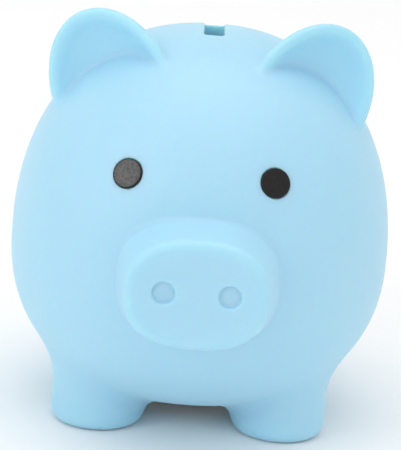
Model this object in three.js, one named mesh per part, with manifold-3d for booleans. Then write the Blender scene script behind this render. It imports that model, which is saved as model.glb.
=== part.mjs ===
// Piggy bank: one hollow soft-vinyl shell, two eye buttons and a twist-lock belly stopper.
// Millimetres, +Z up, floor at z = 0. The pig faces -Y, so its own left is +X.
import * as THREE from 'three';
import { mergeVertices } from 'three/addons/utils/BufferGeometryUtils.js';
import Module from 'manifold-3d';

const wasm = await Module();
wasm.setup();

// ---- driving dimensions -------------------------------------------------------------------
const GAP = 0.3;                 // clearance between pieces that touch
const WALL = 3;                  // shell wall
const ROUNDNESS = 2.218;         // exponent of the body's superellipsoid, 2 would be an ellipsoid

const BODY = { halfWidth: 56, front: 60, back: 62, above: 64.7, below: 46.5, centreZ: 50.7 };
const LEG = { x: 26.8, y: 20.3, soleRadius: 13.9, topRadius: 13.1, edge: 3.1, top: 40, sole: 3.5 };
const SNOUT = { faceY: -70, centreZ: 54.4, halfWidth: 18.8, halfHeight: 14.6, taper: 0.25,
  squareness: 2.45, edge: 1.6, depth: 30 };
const NOSTRIL = { x: 8.8, z: 54.9, radius: 2.9, depth: 1.2 };
const EAR = { x: 27.5, y: -23.5, z: 98.6, halfWidth: 18.5, thickness: 10, halfHeight: 24.3,
  tilt: 32.3, turn: 17.1, lean: -5.7, front: 1.5, rim: 2.6, dishDepth: 8.5,
  dishRound: 12 };
const TAIL = { z: 71, tube: 2.4, startY: 57, endY: 67.6, coil: 4.2, tighten: 0.15, turns: 1.3 };
const SLOT = { width: 5.8, front: -11.5, back: 20, corner: 1.4, neckWall: 2.2, neckBottom: 105.5,
  neckInset: 1 };
const EYE = { radius: 4.1, proud: 0.3, dome: 0.1, sunk: 1, peg: 1.7, bead: 2.4, beadDepth: 4.1,
  beadLength: 1.2 };
const LEFT_EYE = { x: 19, z: 82.05 };
const RIGHT_EYE = { x: -20.7, z: 81.8 };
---
From the data above, pick out each line containing "that" and copy it.

**Solution to this task:**
Model this object in three.js, one named mesh per part, with manifold-3d for booleans. Then write the Blender scene script behind this render. It imports that model, which is saved as model.glb.
const GAP = 0.3;                 // clearance between pieces that touch